» **WHAT TO DO**
Of the lines listed below, return exactly those that run from the line containing "Write the build123d" through the line containing "rail_screw_first_land = 1", both included.

» **DATA SUPPLIED**
###

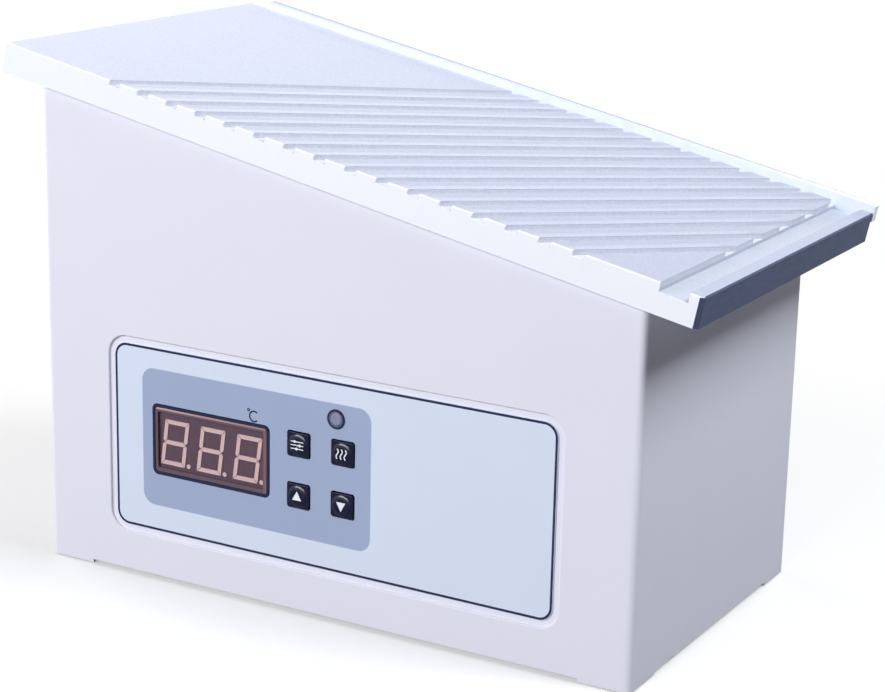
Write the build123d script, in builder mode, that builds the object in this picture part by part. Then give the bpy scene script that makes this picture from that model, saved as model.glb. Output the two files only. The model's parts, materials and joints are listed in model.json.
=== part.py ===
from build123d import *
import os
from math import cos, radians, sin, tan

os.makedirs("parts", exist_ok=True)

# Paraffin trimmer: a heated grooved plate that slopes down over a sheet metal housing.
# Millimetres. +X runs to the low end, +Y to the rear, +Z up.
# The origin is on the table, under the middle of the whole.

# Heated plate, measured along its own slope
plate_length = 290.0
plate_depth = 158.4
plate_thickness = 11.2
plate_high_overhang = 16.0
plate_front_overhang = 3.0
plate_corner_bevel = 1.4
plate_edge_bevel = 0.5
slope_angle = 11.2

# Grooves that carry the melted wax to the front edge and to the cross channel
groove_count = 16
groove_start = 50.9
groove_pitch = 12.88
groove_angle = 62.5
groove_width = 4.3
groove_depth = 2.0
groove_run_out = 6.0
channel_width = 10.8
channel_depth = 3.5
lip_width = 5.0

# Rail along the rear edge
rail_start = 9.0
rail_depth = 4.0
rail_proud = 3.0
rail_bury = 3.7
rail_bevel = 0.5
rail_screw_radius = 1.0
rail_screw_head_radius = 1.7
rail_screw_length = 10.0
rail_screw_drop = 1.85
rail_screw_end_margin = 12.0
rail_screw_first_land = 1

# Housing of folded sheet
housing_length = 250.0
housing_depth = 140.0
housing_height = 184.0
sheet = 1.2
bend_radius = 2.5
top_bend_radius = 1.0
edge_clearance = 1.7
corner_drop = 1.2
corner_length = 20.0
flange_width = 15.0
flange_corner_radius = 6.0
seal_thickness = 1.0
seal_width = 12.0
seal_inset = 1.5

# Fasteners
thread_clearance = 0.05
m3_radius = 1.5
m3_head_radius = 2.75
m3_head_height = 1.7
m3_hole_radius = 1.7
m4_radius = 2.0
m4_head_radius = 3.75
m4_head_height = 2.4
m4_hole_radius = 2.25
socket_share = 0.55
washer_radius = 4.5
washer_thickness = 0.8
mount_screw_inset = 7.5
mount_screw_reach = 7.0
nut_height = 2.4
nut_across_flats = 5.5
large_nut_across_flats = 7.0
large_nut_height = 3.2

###

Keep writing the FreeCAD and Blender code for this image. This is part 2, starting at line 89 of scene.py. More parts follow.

###

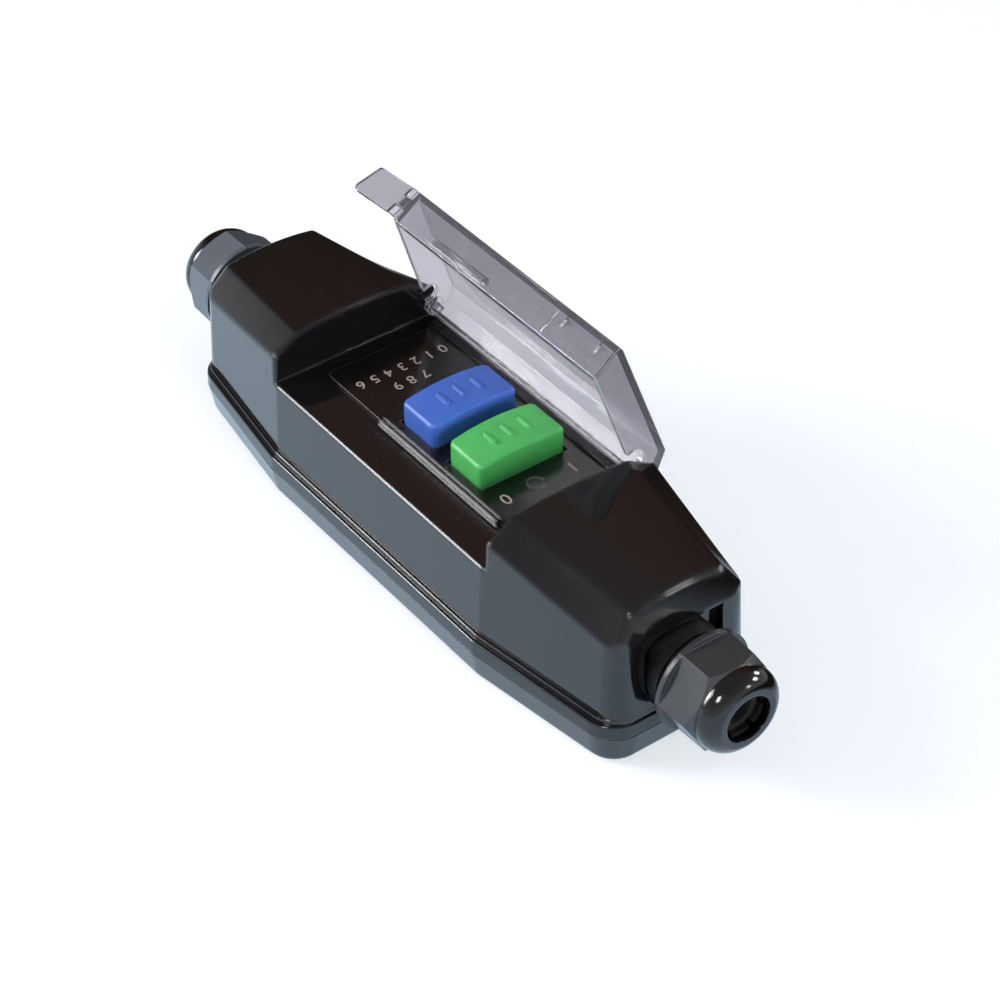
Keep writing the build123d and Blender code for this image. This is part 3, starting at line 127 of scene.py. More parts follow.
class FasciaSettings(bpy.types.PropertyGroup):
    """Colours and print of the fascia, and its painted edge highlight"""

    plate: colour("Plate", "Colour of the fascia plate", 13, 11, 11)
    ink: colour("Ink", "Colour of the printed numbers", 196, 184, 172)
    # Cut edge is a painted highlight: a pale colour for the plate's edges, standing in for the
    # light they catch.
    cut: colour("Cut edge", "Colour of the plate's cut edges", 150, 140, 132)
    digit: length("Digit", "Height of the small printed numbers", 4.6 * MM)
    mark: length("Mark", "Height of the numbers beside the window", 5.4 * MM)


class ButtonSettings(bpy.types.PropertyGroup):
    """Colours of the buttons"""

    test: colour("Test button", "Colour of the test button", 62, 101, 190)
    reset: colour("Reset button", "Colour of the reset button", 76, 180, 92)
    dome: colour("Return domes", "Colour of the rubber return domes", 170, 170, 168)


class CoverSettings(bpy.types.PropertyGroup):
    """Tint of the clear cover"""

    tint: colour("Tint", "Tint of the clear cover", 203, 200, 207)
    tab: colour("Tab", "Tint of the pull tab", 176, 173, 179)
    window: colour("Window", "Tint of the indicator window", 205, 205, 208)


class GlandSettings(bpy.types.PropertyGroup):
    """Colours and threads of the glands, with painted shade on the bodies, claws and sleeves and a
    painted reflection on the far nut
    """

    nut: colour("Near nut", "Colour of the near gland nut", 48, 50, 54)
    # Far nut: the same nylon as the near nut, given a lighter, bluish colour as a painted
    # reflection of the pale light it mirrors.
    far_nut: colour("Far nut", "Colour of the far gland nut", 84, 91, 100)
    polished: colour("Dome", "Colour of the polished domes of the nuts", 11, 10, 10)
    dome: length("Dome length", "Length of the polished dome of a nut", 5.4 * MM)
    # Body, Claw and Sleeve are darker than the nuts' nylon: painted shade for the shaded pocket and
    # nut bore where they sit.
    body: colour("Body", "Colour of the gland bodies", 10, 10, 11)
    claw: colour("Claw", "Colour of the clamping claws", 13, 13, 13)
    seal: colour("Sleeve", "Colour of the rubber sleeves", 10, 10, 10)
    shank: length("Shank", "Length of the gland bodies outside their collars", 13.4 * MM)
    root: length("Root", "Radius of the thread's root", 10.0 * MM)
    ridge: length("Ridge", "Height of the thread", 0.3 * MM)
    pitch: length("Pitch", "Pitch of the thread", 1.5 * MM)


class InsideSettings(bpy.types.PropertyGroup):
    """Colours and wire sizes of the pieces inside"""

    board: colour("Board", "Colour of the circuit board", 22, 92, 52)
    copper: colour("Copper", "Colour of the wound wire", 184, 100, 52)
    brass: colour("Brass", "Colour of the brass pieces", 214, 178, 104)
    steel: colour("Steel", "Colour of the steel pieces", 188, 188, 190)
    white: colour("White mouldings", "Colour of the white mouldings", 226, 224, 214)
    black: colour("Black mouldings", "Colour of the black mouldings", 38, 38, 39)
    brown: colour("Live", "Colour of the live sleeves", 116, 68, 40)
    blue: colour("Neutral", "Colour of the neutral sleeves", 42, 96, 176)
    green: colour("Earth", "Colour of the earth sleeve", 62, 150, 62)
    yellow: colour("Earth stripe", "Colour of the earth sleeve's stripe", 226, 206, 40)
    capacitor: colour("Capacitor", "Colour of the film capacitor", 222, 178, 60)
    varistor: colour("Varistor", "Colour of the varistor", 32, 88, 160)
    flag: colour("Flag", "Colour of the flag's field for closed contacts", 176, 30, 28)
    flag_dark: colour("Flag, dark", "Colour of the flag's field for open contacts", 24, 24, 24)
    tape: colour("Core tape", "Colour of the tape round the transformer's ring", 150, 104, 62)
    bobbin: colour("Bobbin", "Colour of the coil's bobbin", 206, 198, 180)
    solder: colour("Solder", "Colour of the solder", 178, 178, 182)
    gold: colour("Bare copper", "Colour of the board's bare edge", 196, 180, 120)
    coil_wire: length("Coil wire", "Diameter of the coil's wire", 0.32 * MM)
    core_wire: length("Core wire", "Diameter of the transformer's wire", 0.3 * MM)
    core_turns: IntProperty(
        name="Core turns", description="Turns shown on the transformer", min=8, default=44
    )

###

» **TASK RESPONSE**
Write the build123d script, in builder mode, that builds the object in this picture part by part. Then give the bpy scene script that makes this picture from that model, saved as model.glb. Output the two files only. The model's parts, materials and joints are listed in model.json.
=== part.py ===
from build123d import *
import os
from math import cos, radians, sin, tan

os.makedirs("parts", exist_ok=True)

# Paraffin trimmer: a heated grooved plate that slopes down over a sheet metal housing.
# Millimetres. +X runs to the low end, +Y to the rear, +Z up.
# The origin is on the table, under the middle of the whole.

# Heated plate, measured along its own slope
plate_length = 290.0
plate_depth = 158.4
plate_thickness = 11.2
plate_high_overhang = 16.0
plate_front_overhang = 3.0
plate_corner_bevel = 1.4
plate_edge_bevel = 0.5
slope_angle = 11.2

# Grooves that carry the melted wax to the front edge and to the cross channel
groove_count = 16
groove_start = 50.9
groove_pitch = 12.88
groove_angle = 62.5
groove_width = 4.3
groove_depth = 2.0
groove_run_out = 6.0
channel_width = 10.8
channel_depth = 3.5
lip_width = 5.0

# Rail along the rear edge
rail_start = 9.0
rail_depth = 4.0
rail_proud = 3.0
rail_bury = 3.7
rail_bevel = 0.5
rail_screw_radius = 1.0
rail_screw_head_radius = 1.7
rail_screw_length = 10.0
rail_screw_drop = 1.85
rail_screw_end_margin = 12.0
rail_screw_first_land = 1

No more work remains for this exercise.